THE NEW US report covers the period from April to June but was released only in late August. Washington says that the presence of the Syrian mercenaries “will continue to negatively affect the overall security situation in Libya. USAFRICOM described the Syrian mercenaries fighting in Libya as ‘inexperienced, uneducated and motivated by promises of considerable salary.’”

This sounds like the same rabble that Ankara has deployed in Al-Bab, Afrin, Idlib and Tel Abyad where pro-Ankara groups are accused of kidnapping and raping women and holding them in secret prisons, smuggling ISIS members, and destroying the graves of minority Yazidis, as well as carrying out targeted killings of activists such as Hevrin Khalaf and others.

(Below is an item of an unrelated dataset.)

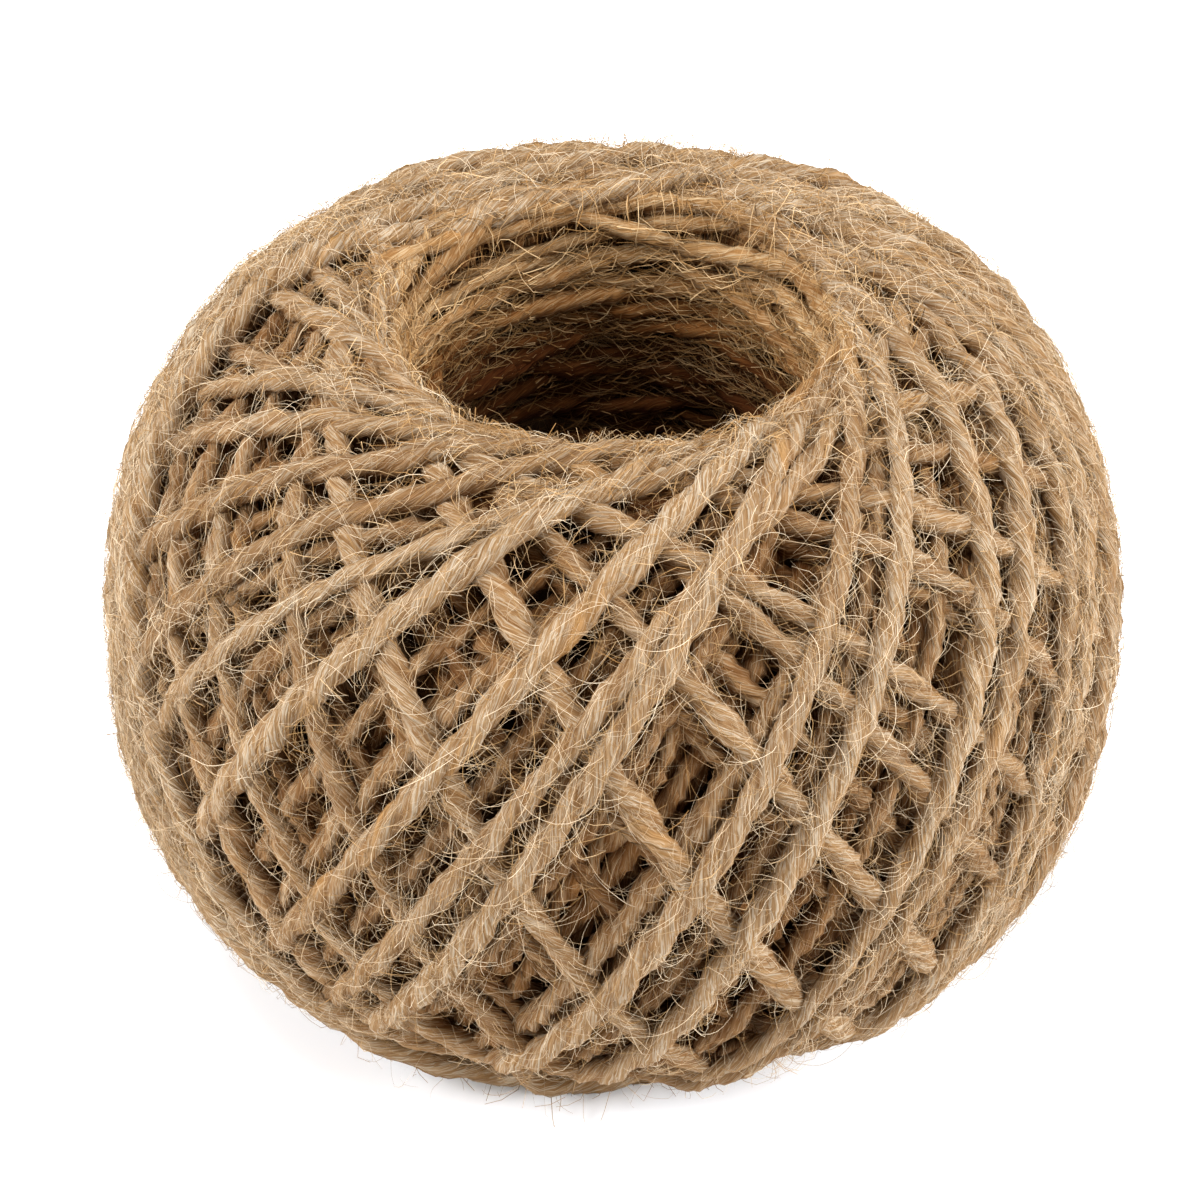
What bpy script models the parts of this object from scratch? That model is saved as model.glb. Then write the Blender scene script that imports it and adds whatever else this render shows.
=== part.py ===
"""Ball of two-ply jute twine, cross-wound round an open core.

The ball is one solid: its wound form, with the turns of the top layer raised as
ridges that sweep down from one rim to the other, and the turns that cross beneath
them raised lower in the gaps. It stands on a small flat ring.
Metres, +Z up, origin at the middle of the flat ring it rests on.
"""

import bpy
import numpy as np
from math import cos, pi, radians, sin, tan

# Wound form
BALL_RADIUS = 0.039
BALL_HEIGHT = 0.0557
RIM_RADIUS = 0.0183
CORE_RADIUS = 0.015
SIDE_FULLNESS = 2.2
CORE_FULLNESS = 5.0
FLAT_DEPTH = 0.0004
FLAT_BLEND = 0.0012

# Winding
TWINE_DIAMETER = 0.002
TURNS = 29
LOOP_TILT = radians(55.9)
STEEPEST_SWEEP = radians(60)
TANGENT_LIMIT = 0.99
TURN_SPACING_SPREAD = 0.6
FRONT_TURNS = (-164, -154, -140, -121, -110, -104, -84, -72.5, -56, -51, -34, -29, -15, -4)
FRONT_UNDER_TURNS = (-145, -134, -118, -103, -82.5, -64, -49, -39, -25, -12)
TURN_HEIGHT_SPREAD = 0.0003
CREST_SHARE = 0.6
SLOPE_WIDTH = 0.0011
LARGEST_FOOT = 0.4
GAP_DEPTH = 0.0034
UNDER_TURN_RISE = 0.0023
UNDER_TURN_REACH = 0.0023
CORE_RELIEF = 0.25
RELIEF_RISE = 0.3
WINDING_SEED = 7

# Mesh
COLUMNS_PER_TURN = 4
ROWS = 51
FINE_STEPS = 1440
ROUNDING_SHARE = 0.25
CORE_ROW_SHARE = 0.6

JUTE_COLOUR = (0.40, 0.27, 0.155, 1.0)
JUTE_ROUGHNESS = 0.9


def clear_scene():
    for old in list(bpy.data.objects):
        bpy.data.objects.remove(old, do_unlink=True)


def section_point(angle):
    """Point (radius, height) of the ball's section; 0 is the waist, pi the core's wall."""
    half_height = BALL_HEIGHT / 2
    across = abs(cos(angle))
    up = abs(sin(angle))
    fullness = SIDE_FULLNESS if cos(angle) > 0 else CORE_FULLNESS
    reach = BALL_RADIUS if cos(angle) > 0 else CORE_RADIUS
    radius = RIM_RADIUS + (reach - RIM_RADIUS) * across ** (2 / fullness)
    height = half_height * up ** (2 / fullness)
    return radius, height if sin(angle) > 0 else -height


def section_rows():
    """Radius, height and outward direction of each row of points round the section.

    Rows are spaced by length and by how sharply the section turns, so the rims,
    which are tight, get more of them, and the plain wall of the core gets fewer.
    """
    angles = np.linspace(0, 2 * pi, FINE_STEPS, endpoint=False)
    fine = np.array([section_point(angle) for angle in angles])
    along = np.roll(fine, -1, axis=0) - fine
    length = np.hypot(along[:, 0], along[:, 1])
    heading = np.unwrap(np.arctan2(along[:, 1], along[:, 0]))
    turn = np.abs(np.diff(heading, append=heading[0] + 2 * pi))
    length = np.where(fine[:, 0] < RIM_RADIUS, CORE_ROW_SHARE, 1) * length
    weight = length / length.sum() + ROUNDING_SHARE * turn / turn.sum()
    place = np.concatenate([[0], np.cumsum(weight)])
    wanted = np.arange(ROWS) / ROWS * place[-1]
    closed = np.vstack([fine, fine[:1]])
    radius = np.interp(wanted, place, closed[:, 0])
    height = np.interp(wanted, place, closed[:, 1])
    spread = np.roll(radius, -1) - np.roll(radius, 1)
    rise = np.roll(height, -1) - np.roll(height, 1)
    size = np.hypot(spread, rise)
    return radius, height, rise / size, -spread / size


def winding_sweep(radius, height):
    """How far round the ball a turn has swept at each row.

    On the outside a turn lies in a plane tilted by LOOP_TILT, so it sweeps faster
    towards the rims, up to STEEPEST_SWEEP from the upright. The rest of the full
    turn is spread evenly over the core's wall.
    """
    rise = np.roll(height, -1) - height
    spread = np.roll(radius, -1) - radius
    step = np.hypot(rise, spread)
    middle_radius = (radius + np.roll(radius, -1)) / 2
    middle_height = (height + np.roll(height, -1)) / 2
    level = middle_height / (middle_radius * tan(LOOP_TILT))
    level = np.clip(level, -TANGENT_LIMIT, TANGENT_LIMIT)
    change = (rise * middle_radius - spread * middle_height) / (
        middle_radius**2 * tan(LOOP_TILT)
    )
    planar = change / np.sqrt(1 - level**2)
    limit = step * tan(STEEPEST_SWEEP) / middle_radius
    outside = middle_radius > RIM_RADIUS
    swept = np.where(outside, np.clip(planar, 0, limit), 0)
    inside_step = np.where(outside, 0, step)
    swept += (2 * pi - swept.sum()) * inside_step / inside_step.sum()
    return np.concatenate([[0], np.cumsum(swept)[:-1]])


def turn_places(front_turns, rng):
    """Angles at which the turns cross the waist.

    The front turns come from the table, in degrees, as they lie on the ball, and
    the others are spaced unevenly over the rest of the way round.
    """
    front = np.radians(front_turns)
    gaps = 1 + TURN_SPACING_SPREAD * rng.uniform(-1, 1, TURNS - len(front) + 1)
    rest = 2 * pi - (front[-1] - front[0])
    others = front[-1] + np.cumsum(gaps)[:-1] / gaps.sum() * rest
    return np.concatenate([front, others])


def column_table(rng):
    """Angle, crest depth and gap share of each column of points.

    A turn has two columns on its crest and two at the foot of the gap after it.
    A narrow gap is shallower, because its sides meet before its floor.
    """
    centre = turn_places(FRONT_TURNS, rng)
    crest = TURN_HEIGHT_SPREAD * rng.uniform(0, 1, TURNS)
    gap = np.diff(centre, append=centre[0] + 2 * pi)
    twine_reach = TWINE_DIAMETER / 2 / sin(LOOP_TILT) / BALL_RADIUS
    half_crest = np.full(TURNS, CREST_SHARE * twine_reach)
    slope = SLOPE_WIDTH / sin(LOOP_TILT) / BALL_RADIUS
    foot = np.minimum(half_crest + slope, gap * LARGEST_FOOT)
    floor_share = (foot - half_crest) / slope
    angle = np.column_stack(
        [centre - half_crest, centre + half_crest, centre + foot, centre + gap - foot]
    )
    gap_share = np.column_stack([0 * gap, 0 * gap, floor_share, floor_share])
    return angle.ravel(), np.repeat(crest, COLUMNS_PER_TURN), gap_share.ravel()


def under_turn_rise(around, sweep, radius, places):
    """How far a turn of the layer beneath stands up in the gap, at a point of a row."""
    phase = (around + sweep - places + pi) % (2 * pi) - pi
    aside = np.abs(phase).min() * radius * sin(LOOP_TILT)
    return UNDER_TURN_RISE * max(0, cos(pi / 2 * min(1, aside / UNDER_TURN_REACH)))


def relief_at(radius, height):
    """Share of the relief at a row: full outside, faint in the core, none on the flat."""
    outside = (radius - RIM_RADIUS) / (BALL_RADIUS - RIM_RADIUS) / RELIEF_RISE
    share = CORE_RELIEF + (1 - CORE_RELIEF) * np.clip(outside, 0, 1)
    lift = height + BALL_HEIGHT / 2 - FLAT_DEPTH
    return share * np.clip(lift / FLAT_BLEND, 0, 1)


def wind_ball():
    """A torus whose points are moved onto the wound form, column by column."""
    bpy.ops.mesh.primitive_torus_add(
        major_segments=TURNS * COLUMNS_PER_TURN,
        minor_segments=ROWS,
        major_radius=(BALL_RADIUS + CORE_RADIUS) / 2,
        minor_radius=(BALL_RADIUS - CORE_RADIUS) / 2,
    )
    ball = bpy.context.object
    ball.name = "wound_ball"
    ball.data.name = "wound_ball"

    radius, height, normal_out, normal_up = section_rows()
    sweep = winding_sweep(radius, height)
    relief = relief_at(radius, height)
    rng = np.random.default_rng(WINDING_SEED)
    angle, crest_depth, gap_share = column_table(rng)
    under_places = turn_places(FRONT_UNDER_TURNS, rng)
    floor = FLAT_DEPTH - BALL_HEIGHT / 2

    for vertex in ball.data.vertices:
        column, row = divmod(vertex.index, ROWS)
        around = angle[column] + sweep[row]
        under = under_turn_rise(around, sweep[row], radius[row], under_places)
        gap_depth = gap_share[column] * (GAP_DEPTH - under)
        sunk = (crest_depth[column] + gap_depth) * relief[row]
        reach = radius[row] - normal_out[row] * sunk
        level = max(height[row] - normal_up[row] * sunk, floor)
        vertex.co = (reach * cos(around), reach * sin(around), level - floor)
    return ball


def centre_on_origin(ball):
    """Moves the points so that the ball's width and depth are centred on the origin."""
    points = np.array([vertex.co for vertex in ball.data.vertices])
    middle = (points.max(axis=0) + points.min(axis=0)) / 2
    for vertex in ball.data.vertices:
        vertex.co.x -= middle[0]
        vertex.co.y -= middle[1]


def add_material(ball):
    jute = bpy.data.materials.new("jute_twine")
    jute.use_nodes = True
    shader = jute.node_tree.nodes["Principled BSDF"]
    shader.inputs["Base Color"].default_value = JUTE_COLOUR
    shader.inputs["Roughness"].default_value = JUTE_ROUGHNESS
    shader.inputs["Metallic"].default_value = 0.0
    ball.data.materials.append(jute)


def main():
    clear_scene()
    ball = wind_ball()
    centre_on_origin(ball)
    ball.data.shade_smooth()
    add_material(ball)
    parts = bpy.data.collections.new("ball_of_twine")
    bpy.context.scene.collection.children.link(parts)
    for collection in list(ball.users_collection):
        collection.objects.unlink(ball)
    parts.objects.link(ball)


main()
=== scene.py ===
from math import cos, pi, radians, sin

import bmesh
import bpy
import numpy as np
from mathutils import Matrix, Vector


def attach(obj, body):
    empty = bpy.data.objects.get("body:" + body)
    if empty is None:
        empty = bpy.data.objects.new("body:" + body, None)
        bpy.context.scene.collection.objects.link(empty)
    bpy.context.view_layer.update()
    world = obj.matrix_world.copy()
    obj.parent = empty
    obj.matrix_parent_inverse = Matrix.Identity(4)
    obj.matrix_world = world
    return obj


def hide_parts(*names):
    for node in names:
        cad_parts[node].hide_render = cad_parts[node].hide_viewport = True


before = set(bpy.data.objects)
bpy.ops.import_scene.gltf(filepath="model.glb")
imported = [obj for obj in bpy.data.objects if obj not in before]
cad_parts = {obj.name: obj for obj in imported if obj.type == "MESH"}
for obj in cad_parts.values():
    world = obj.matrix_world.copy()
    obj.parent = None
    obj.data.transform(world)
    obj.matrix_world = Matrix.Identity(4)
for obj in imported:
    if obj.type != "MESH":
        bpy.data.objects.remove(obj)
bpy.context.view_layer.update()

mm = 0.001
scene = bpy.context.scene
print("frame loaded")

# the wound form, the same as the solid's: a full side, an upright core wall, a flat ring below
form = {
    "radius": 39 * mm,
    "height": 55.7 * mm,
    "rim": 18.3 * mm,
    "core": 15 * mm,
    "sideFullness": 2.2,
    "coreFullness": 5.0,
    "flatDepth": 0.4 * mm,
    "reach": radians(112),  # how far over the rims the table of the section goes
    "tableSteps": 2401,
}
centreHeight = form["height"] / 2 - form["flatDepth"]


def makeSection():
    # a table along the section: radius, height, length so far, way out and angle from the middle
    angle = np.linspace(-form["reach"], form["reach"], form["tableSteps"])
    across = np.abs(np.cos(angle))
    up = np.abs(np.sin(angle))
    outside = np.cos(angle) > 0
    fullness = np.where(outside, form["sideFullness"], form["coreFullness"])
    reach = np.where(outside, form["radius"], form["core"])
    r = form["rim"] + (reach - form["rim"]) * across ** (2 / fullness)
    z = np.sign(np.sin(angle)) * form["height"] / 2 * up ** (2 / fullness)
    dr, dz = np.gradient(r), np.gradient(z)
    size = np.hypot(dr, dz)
    s = np.concatenate([[0], np.cumsum(np.hypot(np.diff(r), np.diff(z)))])
    return {"r": r, "z": z, "s": s, "outR": dz / size, "outZ": -dr / size,
            "ray": np.maximum.accumulate(np.arctan2(z, r))}


section = makeSection()


def alongSection(s, column):
    return np.interp(s, section["s"], section[column])


def outwardAt(s, theta):
    # the way out of the form at a place along the section and round the ball
    outR, outZ = alongSection(s, "outR"), alongSection(s, "outZ")
    return np.column_stack([outR * np.cos(theta), outR * np.sin(theta), outZ])


def blur(values, sigma, axis, wrap):
    # a Gaussian blur along one axis; sigma is in steps
    if not wrap:
        pad = min(int(4 * sigma) + 1, values.shape[axis] - 1)
        widths = [(pad, pad) if i == axis else (0, 0) for i in range(values.ndim)]
        values = np.pad(values, widths, mode="reflect")
    count = values.shape[axis]
    frequency = np.fft.rfftfreq(count)
    keep = np.exp(-2 * (pi * frequency * sigma) ** 2)
    shape = [1] * values.ndim
    shape[axis] = -1
    smooth = np.fft.irfft(np.fft.rfft(values, axis=axis) * keep.reshape(shape), count, axis=axis)
    if not wrap:
        smooth = np.take(smooth, range(pad, count - pad), axis=axis)
    return smooth


def blurGrid(grid, sigmaS, sigmaTheta):
    # along the section, which ends, and round the ball, which doesn't
    return blur(blur(grid, sigmaS, 0, False), sigmaTheta, 1, True)


def slideMax(values, reach, axis=0, wrap=False):
    # highest value within reach steps to either side
    best = values.copy()
    for step in range(1, reach + 1):
        for way in (-step, step):
            moved = np.roll(values, way, axis=axis)
            if not wrap:
                edge = [slice(None)] * values.ndim
                edge[axis] = slice(0, way) if way > 0 else slice(way, None)
                moved[tuple(edge)] = -1e9
            best = np.maximum(best, moved)
    return best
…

“USAFRICOM added that there were increasing reports of theft, sexual assault, and misconduct by those mercenaries, which is likely to further degrade the security situation and generate backlash from the Libyan public. USAFRICOM said that extremists with previous terrorist links were involved in the Tripoli fighting, although it is possible they were fighting for financial and personal reasons rather than ideological reasons.”

The report reads eerily like reports about the depravity and abuses done by similar Ankara-backed extremists during attacks on Afrin in 2018 and Tel Abyad in 2019 when there was widespread looting of property. In June, videos emerged of women who had been able to flee a secret prison run by Turkish-backed gangs and extremists. Many Kurdish and minority families have said that Syrian rebel extremists backed by Ankara have kidnapped women, stolen property and committed widespread abuses. Reports to the UN and human rights groups have had the same allegations.

It now appears that Turkey has exported these abuses to Libya under the guise of helping the GNA, but primarily so Ankara can use the mercenary support as leverage for energy deals and conflict with Greece and Egypt.